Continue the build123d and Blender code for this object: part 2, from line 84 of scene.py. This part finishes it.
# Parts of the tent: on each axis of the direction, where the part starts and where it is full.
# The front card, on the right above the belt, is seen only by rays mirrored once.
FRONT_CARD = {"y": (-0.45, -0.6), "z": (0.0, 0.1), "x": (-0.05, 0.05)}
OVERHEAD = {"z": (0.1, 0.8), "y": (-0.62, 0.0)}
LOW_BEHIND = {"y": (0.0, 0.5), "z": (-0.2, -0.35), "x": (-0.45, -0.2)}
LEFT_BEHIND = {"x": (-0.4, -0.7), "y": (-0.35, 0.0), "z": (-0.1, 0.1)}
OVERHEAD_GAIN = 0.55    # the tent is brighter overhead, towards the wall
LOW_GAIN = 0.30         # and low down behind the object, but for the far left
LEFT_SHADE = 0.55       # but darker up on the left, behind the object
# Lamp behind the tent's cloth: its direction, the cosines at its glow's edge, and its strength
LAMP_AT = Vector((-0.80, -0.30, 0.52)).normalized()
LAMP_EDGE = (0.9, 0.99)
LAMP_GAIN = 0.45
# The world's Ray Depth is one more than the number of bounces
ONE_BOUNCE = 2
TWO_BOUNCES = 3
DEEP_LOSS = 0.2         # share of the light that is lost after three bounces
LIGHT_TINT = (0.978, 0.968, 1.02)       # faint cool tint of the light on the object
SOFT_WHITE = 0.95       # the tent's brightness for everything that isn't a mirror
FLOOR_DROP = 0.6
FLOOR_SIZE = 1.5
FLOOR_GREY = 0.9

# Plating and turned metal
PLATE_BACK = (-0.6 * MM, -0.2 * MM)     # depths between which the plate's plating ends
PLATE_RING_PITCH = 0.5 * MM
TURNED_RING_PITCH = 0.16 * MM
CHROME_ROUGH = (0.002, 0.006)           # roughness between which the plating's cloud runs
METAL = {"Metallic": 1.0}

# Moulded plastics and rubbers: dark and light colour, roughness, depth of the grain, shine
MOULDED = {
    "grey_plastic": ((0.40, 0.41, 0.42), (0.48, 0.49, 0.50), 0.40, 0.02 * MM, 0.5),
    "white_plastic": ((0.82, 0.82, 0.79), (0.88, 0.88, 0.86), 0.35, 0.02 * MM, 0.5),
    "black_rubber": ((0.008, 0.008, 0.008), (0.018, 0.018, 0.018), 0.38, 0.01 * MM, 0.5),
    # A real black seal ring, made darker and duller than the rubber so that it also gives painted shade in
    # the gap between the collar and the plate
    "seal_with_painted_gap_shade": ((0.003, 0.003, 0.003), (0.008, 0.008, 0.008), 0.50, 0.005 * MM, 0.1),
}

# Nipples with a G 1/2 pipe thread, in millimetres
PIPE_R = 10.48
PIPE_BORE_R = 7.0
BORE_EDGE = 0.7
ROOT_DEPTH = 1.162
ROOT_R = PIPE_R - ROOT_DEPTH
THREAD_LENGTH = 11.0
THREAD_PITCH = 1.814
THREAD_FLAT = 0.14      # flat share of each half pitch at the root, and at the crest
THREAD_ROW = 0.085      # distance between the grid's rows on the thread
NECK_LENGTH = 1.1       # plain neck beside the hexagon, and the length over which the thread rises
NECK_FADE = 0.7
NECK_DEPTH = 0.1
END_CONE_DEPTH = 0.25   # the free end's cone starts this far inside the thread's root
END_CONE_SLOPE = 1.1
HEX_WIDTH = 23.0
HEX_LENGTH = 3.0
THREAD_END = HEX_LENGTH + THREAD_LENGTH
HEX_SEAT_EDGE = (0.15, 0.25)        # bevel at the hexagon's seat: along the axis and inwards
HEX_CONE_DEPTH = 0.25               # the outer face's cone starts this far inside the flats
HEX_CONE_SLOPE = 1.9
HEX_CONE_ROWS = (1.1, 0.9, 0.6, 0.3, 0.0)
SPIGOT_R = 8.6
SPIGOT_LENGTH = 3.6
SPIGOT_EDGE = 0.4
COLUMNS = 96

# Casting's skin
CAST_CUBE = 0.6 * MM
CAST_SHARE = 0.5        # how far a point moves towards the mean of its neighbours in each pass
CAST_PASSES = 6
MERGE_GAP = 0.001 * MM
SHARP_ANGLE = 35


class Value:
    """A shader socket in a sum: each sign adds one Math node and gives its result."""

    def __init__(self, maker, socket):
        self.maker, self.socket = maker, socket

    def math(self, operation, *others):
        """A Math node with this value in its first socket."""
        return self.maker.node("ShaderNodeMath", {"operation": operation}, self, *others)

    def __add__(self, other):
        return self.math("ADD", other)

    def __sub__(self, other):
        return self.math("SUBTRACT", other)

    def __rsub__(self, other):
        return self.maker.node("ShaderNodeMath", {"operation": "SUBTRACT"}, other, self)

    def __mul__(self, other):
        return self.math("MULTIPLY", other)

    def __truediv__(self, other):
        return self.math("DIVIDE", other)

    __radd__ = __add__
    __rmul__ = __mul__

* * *

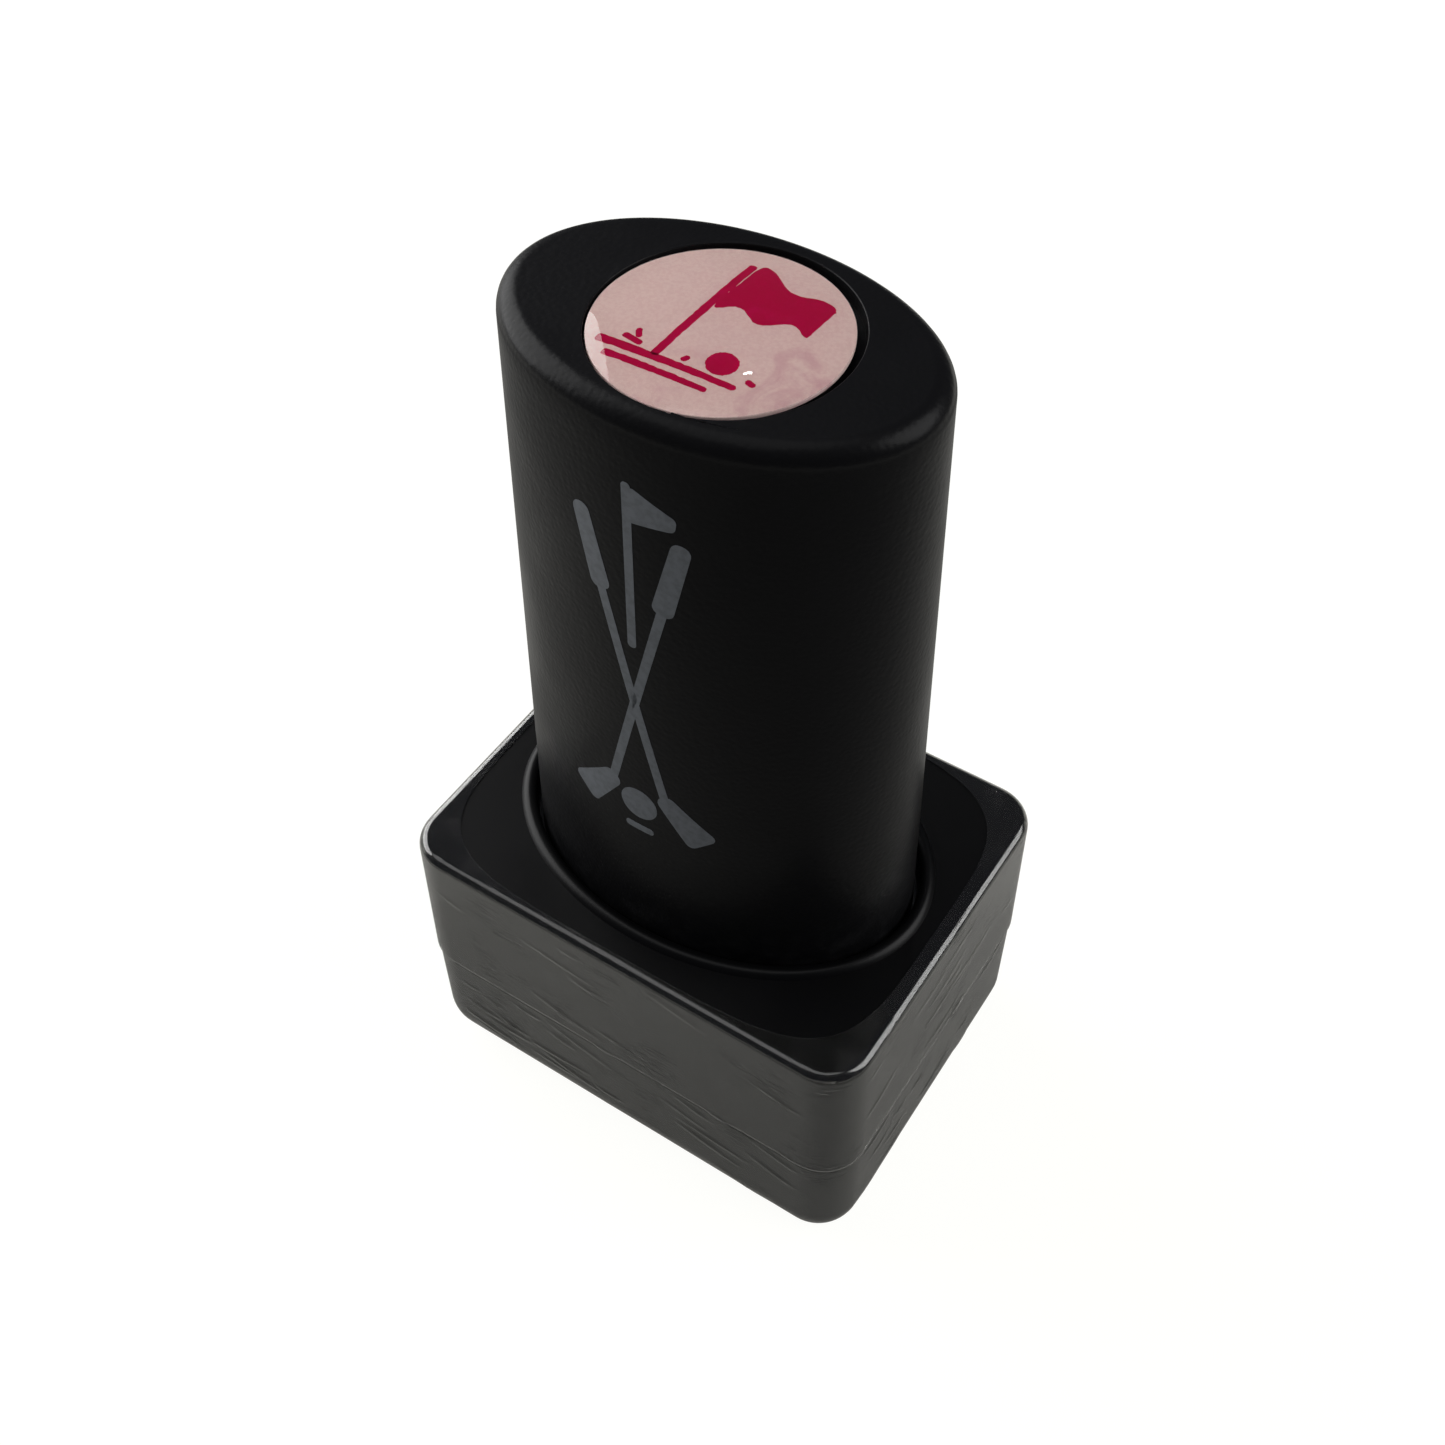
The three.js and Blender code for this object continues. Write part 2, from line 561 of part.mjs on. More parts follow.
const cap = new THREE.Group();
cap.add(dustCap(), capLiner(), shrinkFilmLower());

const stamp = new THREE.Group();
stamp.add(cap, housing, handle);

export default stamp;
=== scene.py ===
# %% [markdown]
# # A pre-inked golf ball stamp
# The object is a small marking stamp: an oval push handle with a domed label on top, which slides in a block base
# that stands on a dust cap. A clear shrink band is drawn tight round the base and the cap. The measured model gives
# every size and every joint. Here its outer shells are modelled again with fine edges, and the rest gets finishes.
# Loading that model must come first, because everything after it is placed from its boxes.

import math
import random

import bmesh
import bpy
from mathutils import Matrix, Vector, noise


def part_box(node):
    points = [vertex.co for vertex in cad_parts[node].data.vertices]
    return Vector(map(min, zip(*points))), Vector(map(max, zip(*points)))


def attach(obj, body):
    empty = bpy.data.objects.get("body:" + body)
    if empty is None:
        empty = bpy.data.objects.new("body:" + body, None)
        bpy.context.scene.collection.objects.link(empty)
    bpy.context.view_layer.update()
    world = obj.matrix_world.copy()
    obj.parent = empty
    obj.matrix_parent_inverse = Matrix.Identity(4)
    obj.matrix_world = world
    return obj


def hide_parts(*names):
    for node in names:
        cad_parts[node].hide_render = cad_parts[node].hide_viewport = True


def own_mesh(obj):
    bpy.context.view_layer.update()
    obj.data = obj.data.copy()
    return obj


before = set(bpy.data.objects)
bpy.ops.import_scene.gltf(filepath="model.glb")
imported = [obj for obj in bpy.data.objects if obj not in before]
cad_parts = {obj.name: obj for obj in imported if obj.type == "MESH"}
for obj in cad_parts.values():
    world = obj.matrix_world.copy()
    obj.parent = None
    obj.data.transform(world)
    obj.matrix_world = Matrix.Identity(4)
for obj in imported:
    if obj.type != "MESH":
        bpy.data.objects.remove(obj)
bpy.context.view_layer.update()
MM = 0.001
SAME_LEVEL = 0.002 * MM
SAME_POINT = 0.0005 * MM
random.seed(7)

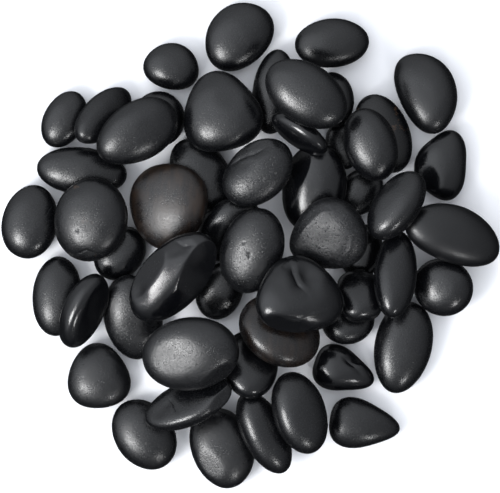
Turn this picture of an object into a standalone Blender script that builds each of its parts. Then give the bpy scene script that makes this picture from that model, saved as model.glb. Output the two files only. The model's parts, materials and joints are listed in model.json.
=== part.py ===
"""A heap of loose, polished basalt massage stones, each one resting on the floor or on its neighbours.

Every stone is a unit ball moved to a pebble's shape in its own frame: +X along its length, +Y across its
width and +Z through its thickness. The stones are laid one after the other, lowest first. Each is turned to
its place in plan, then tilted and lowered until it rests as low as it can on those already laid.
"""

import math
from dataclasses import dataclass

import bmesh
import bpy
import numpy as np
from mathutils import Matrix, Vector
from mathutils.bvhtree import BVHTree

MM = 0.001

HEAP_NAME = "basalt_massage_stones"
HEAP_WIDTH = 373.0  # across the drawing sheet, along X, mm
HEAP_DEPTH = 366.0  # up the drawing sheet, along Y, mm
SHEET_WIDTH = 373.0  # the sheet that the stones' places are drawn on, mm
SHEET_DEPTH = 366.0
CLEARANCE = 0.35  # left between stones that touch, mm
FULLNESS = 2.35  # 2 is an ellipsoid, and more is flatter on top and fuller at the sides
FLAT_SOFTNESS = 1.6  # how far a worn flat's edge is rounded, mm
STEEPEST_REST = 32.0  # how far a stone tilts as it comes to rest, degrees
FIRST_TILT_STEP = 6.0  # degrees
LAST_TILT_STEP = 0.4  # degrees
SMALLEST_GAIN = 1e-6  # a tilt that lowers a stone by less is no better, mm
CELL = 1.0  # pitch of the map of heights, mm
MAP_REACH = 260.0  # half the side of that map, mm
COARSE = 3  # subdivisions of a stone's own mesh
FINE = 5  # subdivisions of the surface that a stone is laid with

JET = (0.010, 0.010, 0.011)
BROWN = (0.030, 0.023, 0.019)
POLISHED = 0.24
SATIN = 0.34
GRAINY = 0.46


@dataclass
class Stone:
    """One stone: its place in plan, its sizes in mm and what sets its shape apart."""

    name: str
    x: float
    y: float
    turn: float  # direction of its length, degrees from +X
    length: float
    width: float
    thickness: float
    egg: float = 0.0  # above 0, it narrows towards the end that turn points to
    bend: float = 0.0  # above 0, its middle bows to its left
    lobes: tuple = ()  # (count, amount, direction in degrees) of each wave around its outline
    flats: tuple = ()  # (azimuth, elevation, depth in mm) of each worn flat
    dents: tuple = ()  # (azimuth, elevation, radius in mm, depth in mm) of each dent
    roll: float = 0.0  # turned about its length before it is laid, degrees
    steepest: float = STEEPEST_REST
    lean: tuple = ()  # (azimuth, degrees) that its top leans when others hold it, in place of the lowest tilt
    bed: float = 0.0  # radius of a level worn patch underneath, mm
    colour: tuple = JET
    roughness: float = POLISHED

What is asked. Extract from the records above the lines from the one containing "The three.js and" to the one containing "export default stamp;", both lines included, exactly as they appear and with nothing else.

Answer below.
The three.js and Blender code for this object continues. Write part 2, from line 561 of part.mjs on. More parts follow.
const cap = new THREE.Group();
cap.add(dustCap(), capLiner(), shrinkFilmLower());

const stamp = new THREE.Group();
stamp.add(cap, housing, handle);

export default stamp;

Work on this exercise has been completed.